Imigrasi Singapura Makin Ketat, 41.800 Turis Asing Ditolak Masuk
Jakarta, CNBC Indonesia - Otoritas Singapura mencatat sebanyak 41.800 warga asing ditolak masuk ke negara tersebut sepanjang Januari hingga November 2025. Angka ini melonjak tajam dibandingkan tahun-tahun sebelumnya dan mendorong pemerintah memperketat pengawasan dengan menerapkan sistem baru yang melibatkan maskapai penerbangan mulai 2026.
Berdasarkan keterangan Immigration and Checkpoints Authority (ICA), mulai Januari 2026 sejumlah maskapai akan menerapkan skema no-boarding directive (NBD). Melalui sistem ini, penumpang yang dinilai tidak memenuhi syarat masuk Singapura akan dicegah naik pesawat sejak di bandara keberangkatan.
Pada tahap awal, maskapai seperti Singapore Airlines, Scoot, Emirates, Turkish Airlines, dan AirAsia akan terlibat. ICA menyebut lebih banyak maskapai akan bergabung mulai Maret 2026.

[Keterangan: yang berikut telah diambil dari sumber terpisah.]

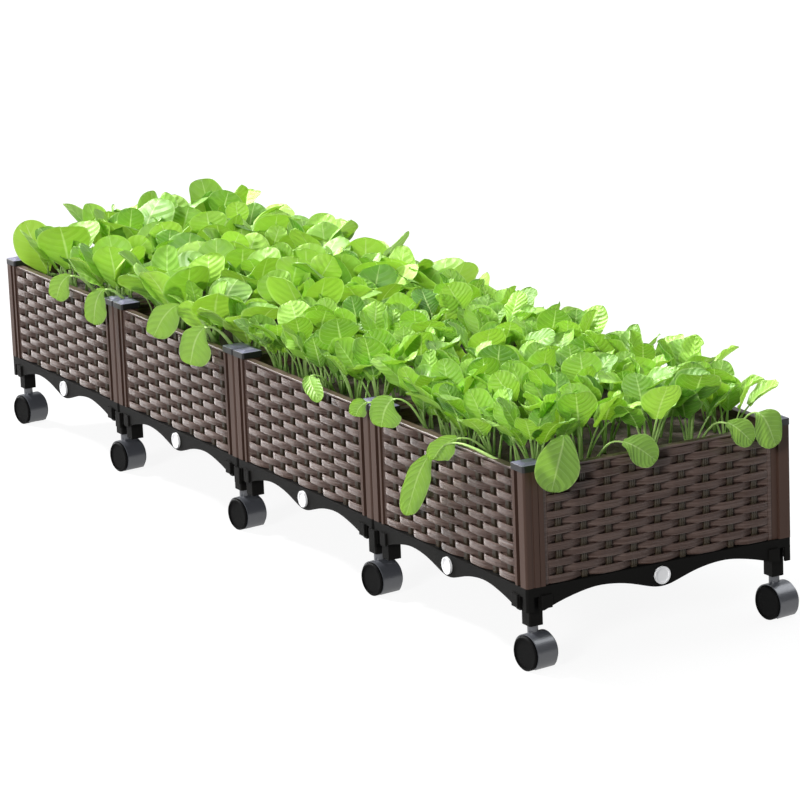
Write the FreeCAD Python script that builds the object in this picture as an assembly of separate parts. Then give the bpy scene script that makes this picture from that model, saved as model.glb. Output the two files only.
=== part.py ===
"""Row of four square woven-look planter boxes on casters, planted with leafy greens.

Frame: millimetres, +X along the row, -Y is the front, +Z up, origin on the floor under the row's centre.
Modules are numbered 1 to 4 from -X to +X. Every sub-part is written to parts/NODE.step.
"""
import math
import os

import FreeCAD
import Part

Vector = FreeCAD.Vector

# The row.
MODULES = 4
PITCH = 400.0            # centre to centre of neighbouring boxes
SIZE = 398.0             # outer width and depth of one box
HALF = SIZE / 2

# Heights above the floor.
LEG_BOTTOM = 56.5
SKIRT_BOTTOM = 77.0
PLATE_BOTTOM = 104.0
TRAY_TOP = 108.0
SOIL_TOP = 238.0
POST_TOP = 258.0
CAP_TOP = 268.6

# Base tray.
SKIRT_WALL = 3.5
TRAY_CORNER_R = 4.0
# Skirt depth below the tray's top along half a side: (distance from the corner, depth).
SKIRT_WAVE = [(25, 31), (50, 22.5), (75, 16.5), (100, 13), (125, 14), (150, 18.5), (175, 26), (190, 29.8), (199, 30.5)]
SLOT_FROM = 10.0         # connector slot beside each corner
SLOT_WIDTH = 8.0
SLOT_TOP = 96.0
TAB_FROM = 20.0          # raised connector tab beside the slot
TAB_WIDTH = 16.0
TAB_PROUD = 2.5
TAB_BOTTOM = 80.0
TAB_TOP = 97.0

# Legs.
LEG_INSET = 7.0
LEG_SIDE = 19.0
LEG_CENTRE = HALF - LEG_INSET - LEG_SIDE / 2
LEG_BORE_R = 4.05
LEG_BORE_DEPTH = 26.0

# Corner posts and caps.
POST_SIDE = 28.0
POST_GROOVE_FROM = 15.0  # deep groove on the front and back faces, measured from the corner
POST_GROOVE_WIDTH = 8.0
POST_GROOVE_DEPTH = 10.0
POST_FLUTES = [(9.0, 3.5, 0.8), (20.0, 1.0, 0.8)]   # end faces, left corner: (from, width, depth)
POST_REBATE_FROM = 18.0  # end faces, right corner: the post steps back from here
POST_REBATE_DEPTH = 3.5
POST_CORNER_R = 3.0
CAP_SIDE = 32.0
CAP_BAND = 8.6           # straight part of a cap before its domed top
CAP_CORNER_R = 3.0
CAP_EDGE_R = 1.2
CAP_CROWN_INSET = 6.0

# Woven panels, drawn with the outside facing -Y.
PANEL_WIDTH = SIZE - 2 * POST_SIDE
PANEL_RECESS = 7.0       # plate's outer face behind the posts' faces
PANEL_PLATE = 4.0
PANEL_EDGE = 6.0         # plain strip at each end
PANEL_EDGE_PROUD = 4.0
LIP_HEIGHT = 4.0
LIP_DEPTH = 11.0
WARPS = 9
ROWS = 14
WEAVE_WIDTH = PANEL_WIDTH - 2 * PANEL_EDGE
WARP_PITCH = WEAVE_WIDTH / WARPS
WEAVE_BOTTOM = TRAY_TOP + 1.5
ROW_PITCH = (POST_TOP - LIP_HEIGHT - WEAVE_BOTTOM) / ROWS
STRAND_HEIGHT = 0.93 * ROW_PITCH
STRAND_BOW = 5.5
WARP_WIDTH = 11.0
WARP_PROUD = 2.0

# White round plugs in the middle of every outer skirt side.
PLUG_R = 11.5
PLUG_THICK = 3.0
PLUG_RIM = 2.0
PLUG_RECESS = 1.0
PLUG_Z = 92.3

# Clips that join the neighbouring boxes.
CLIP_WIDTH = 17.0
CLIP_THICK = 3.0
CLIP_BOTTOM = 72.0
CLIP_TOP = 95.0

# Planting.
SOIL_GAP = 0.5
GREENS_STEM_INSET = 6.0
GREENS_FLARE_Z = 270.0
GREENS_TOP = 345.0
GREENS_SIDE = 212.0      # foliage half depth over the rim
GREENS_END = 819.0       # foliage half length over the row's ends

# Twin-wheel casters.
HEADING_DEG = 98.0       # direction of the wheel axle in plan, the same on all casters
TRAIL = 5.0
WHEEL_R = 22.5
WHEEL_INNER = 7.0        # wheel faces, measured along the axle from the middle
WHEEL_OUTER = 19.0
WHEEL_DISH_R = 19.3
WHEEL_DISH = 1.2
WHEEL_EDGE = 1.4         # chamfer round both edges of the tread
AXLE_R = 3.0
AXLE_BORE_R = 3.05
WEB_HALF = 6.5
WEB_R = 19.8
HOOD_INNER_R = 23.3
HOOD_OUTER_R = 24.7
HOOD_HALF = 15.5
HOOD_LOW_DEG = -48.0     # hood edge on the trailing side, below the axle
HOOD_HIGH_DEG = 172.0    # hood edge on the leading side
COLLAR_R = 7.0
COLLAR_TOP = 56.0
STEM_R = 4.0
STEM_TOP = 81.5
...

ICA mendata, jumlah penolakan masuk sepanjang Januari-November 2025 hampir 26% lebih tinggi dibandingkan total sepanjang 2024, dan melonjak 46% dibandingkan 2023. Lonjakan ini terjadi seiring penerapan konsep pemeriksaan baru yang mengandalkan lapisan keamanan berlapis dan teknologi digital.
Otoritas imigrasi kini menggunakan jalur otomatis yang dilengkapi teknologi pendeteksi pemalsuan dokumen, serta sistem biometrik multimoda. Teknologi ini memungkinkan petugas dengan cepat mengidentifikasi pelancong yang mencoba masuk menggunakan identitas palsu, menyamar sebagai orang lain, atau memakai lebih dari satu identitas.

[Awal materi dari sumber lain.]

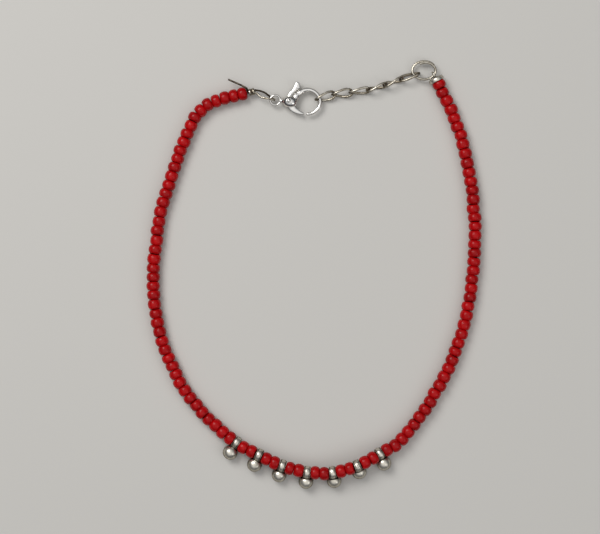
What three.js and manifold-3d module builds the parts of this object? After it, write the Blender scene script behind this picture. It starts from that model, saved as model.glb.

Deputy Assistant Commissioner ICA, Joe Tan mengatakan, pihaknya juga memanfaatkan data penumpang yang dikirim maskapai sebelum kedatangan serta analisis data untuk menandai pelancong berisiko tinggi sejak dini. Namun, ia menegaskan penolakan tidak dilakukan secara otomatis.
"Kami tidak langsung menolak seseorang hanya karena teridentifikasi berisiko tinggi. Mereka akan dihentikan di jalur otomatis setibanya di Singapura untuk pemeriksaan lanjutan," ujarnya seperti dikutip laman Strait Times, Senin (22/12/2025).

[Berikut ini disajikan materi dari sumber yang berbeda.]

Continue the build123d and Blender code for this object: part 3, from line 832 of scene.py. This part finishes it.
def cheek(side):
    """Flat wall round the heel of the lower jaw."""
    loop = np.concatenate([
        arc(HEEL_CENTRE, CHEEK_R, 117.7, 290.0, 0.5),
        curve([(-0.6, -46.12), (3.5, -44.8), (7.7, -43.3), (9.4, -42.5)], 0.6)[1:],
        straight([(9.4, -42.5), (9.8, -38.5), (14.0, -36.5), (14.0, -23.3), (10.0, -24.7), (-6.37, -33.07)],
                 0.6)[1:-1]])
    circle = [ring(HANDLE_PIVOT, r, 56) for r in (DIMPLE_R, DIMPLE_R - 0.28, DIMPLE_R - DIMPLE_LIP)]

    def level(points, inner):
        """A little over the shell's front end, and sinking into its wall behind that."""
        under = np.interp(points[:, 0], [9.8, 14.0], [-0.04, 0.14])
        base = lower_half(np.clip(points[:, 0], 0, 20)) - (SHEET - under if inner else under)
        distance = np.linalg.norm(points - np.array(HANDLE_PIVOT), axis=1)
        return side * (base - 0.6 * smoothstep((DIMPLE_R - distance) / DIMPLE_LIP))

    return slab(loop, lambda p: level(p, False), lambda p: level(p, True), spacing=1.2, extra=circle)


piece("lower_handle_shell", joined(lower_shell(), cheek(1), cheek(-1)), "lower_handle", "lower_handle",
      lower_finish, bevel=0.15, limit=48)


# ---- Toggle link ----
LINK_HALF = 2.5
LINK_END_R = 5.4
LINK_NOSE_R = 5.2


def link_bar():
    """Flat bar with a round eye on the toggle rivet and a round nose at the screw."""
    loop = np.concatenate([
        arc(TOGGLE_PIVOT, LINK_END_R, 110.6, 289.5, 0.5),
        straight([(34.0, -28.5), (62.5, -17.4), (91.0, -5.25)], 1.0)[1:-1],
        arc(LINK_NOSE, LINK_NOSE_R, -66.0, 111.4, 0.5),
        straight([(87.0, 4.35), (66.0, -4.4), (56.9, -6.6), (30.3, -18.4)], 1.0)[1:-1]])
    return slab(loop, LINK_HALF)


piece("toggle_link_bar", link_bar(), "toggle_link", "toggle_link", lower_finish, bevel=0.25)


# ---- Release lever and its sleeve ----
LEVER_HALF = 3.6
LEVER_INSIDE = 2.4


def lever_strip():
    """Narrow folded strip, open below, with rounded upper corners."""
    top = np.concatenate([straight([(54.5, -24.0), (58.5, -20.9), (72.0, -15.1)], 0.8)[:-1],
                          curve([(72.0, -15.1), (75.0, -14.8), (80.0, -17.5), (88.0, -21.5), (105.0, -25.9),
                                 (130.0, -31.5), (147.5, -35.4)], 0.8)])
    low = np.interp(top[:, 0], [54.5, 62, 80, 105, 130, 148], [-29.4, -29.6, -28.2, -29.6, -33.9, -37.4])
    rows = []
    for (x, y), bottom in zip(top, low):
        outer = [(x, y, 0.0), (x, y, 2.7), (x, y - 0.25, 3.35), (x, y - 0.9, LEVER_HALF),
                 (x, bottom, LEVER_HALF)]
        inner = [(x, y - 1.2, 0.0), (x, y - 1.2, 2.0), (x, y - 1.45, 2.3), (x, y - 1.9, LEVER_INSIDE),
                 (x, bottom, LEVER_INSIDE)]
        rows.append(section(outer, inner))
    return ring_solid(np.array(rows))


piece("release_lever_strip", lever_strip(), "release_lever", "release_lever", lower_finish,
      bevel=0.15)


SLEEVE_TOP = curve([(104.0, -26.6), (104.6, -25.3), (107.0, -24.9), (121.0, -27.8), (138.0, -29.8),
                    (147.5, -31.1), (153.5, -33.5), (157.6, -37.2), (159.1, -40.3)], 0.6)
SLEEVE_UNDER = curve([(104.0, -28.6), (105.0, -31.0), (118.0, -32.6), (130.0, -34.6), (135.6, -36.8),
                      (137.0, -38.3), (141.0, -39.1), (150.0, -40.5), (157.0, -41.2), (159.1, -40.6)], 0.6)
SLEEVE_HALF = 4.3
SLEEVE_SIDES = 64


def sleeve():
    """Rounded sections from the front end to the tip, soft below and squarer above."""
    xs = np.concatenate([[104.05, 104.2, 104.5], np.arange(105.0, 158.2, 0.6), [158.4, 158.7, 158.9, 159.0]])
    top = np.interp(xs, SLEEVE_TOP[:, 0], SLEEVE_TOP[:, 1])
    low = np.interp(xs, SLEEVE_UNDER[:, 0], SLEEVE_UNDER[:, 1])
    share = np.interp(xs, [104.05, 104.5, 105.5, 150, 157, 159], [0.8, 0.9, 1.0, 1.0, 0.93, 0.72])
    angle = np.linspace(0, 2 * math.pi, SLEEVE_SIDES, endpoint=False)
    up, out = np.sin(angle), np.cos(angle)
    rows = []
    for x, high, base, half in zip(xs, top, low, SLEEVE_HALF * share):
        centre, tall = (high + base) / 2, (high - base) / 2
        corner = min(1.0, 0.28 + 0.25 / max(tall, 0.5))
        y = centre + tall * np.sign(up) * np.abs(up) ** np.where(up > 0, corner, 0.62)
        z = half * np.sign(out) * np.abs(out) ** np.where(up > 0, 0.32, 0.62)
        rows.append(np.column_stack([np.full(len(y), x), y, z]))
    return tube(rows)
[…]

Petugas kemudian melakukan wawancara dan penyelidikan guna memastikan tujuan dan kelayakan masuk pelancong tersebut. Skema NBD sendiri bukan hal baru di dunia.
Negara seperti Amerika Serikat telah menjalankan program Secure Flight yang menyaring penumpang secara real time menggunakan daftar pengawasan FBI. Sementara Australia mengoperasikan Movement Alert List yang dikelola Kementerian Dalam Negeri untuk memantau individu berisiko.
Singapura kini mengadopsi pendekatan serupa dengan memindahkan proses penyaringan lebih awal, sebelum penumpang berangkat. Melalui NBD, maskapai akan menerima instruksi setelah data penumpang diproses sistem ICA. Jika seorang pelancong dinyatakan tidak memenuhi syarat, maskapai wajib mencegahnya naik pesawat menuju Singapura.
Meski demikian, Joe Tan menegaskan NBD hanya akan diterbitkan untuk individu yang telah dipastikan dilarang masuk. Pelancong yang terkena NBD masih dapat mengajukan permohonan ke ICA jika ingin meminta izin masuk sebelum memesan ulang penerbangan.
Saat ini, ICA masih mengandalkan petugas di lapangan untuk menyaring pelancong berisiko. Salah satunya adalah Sersan 3 Muhammad Yusri Karim, petugas pemeriksaan di Bandara Changi, yang mengaku beban kerja jauh lebih berat sebelum sistem otomatis diterapkan.
Penerapan sistem passport-less clearance berbasis pemindaian iris dan wajah sejak September 2024, membuat waktu pemeriksaan penumpang berkurang signifikan. Ini memungkingkan arus penumpang ditangani lebih cepat, aman dan efisien.
Meski NBD akan banyak diterapkan di jalur udara dan laut, ICA memastikan pos pemeriksaan darat tetap aman. Pelancong yang masuk lewat jalur darat tetap wajib mengisi kartu kedatangan, sehingga data awal tetap bisa dianalisis.
"Kami ingin menghentikan pelancong yang tidak diinginkan bahkan sebelum mereka naik pesawat. Namun, ini tidak mengurangi kemampuan kami untuk mencegah mereka masuk melalui jalur lain," kata Joe Tan.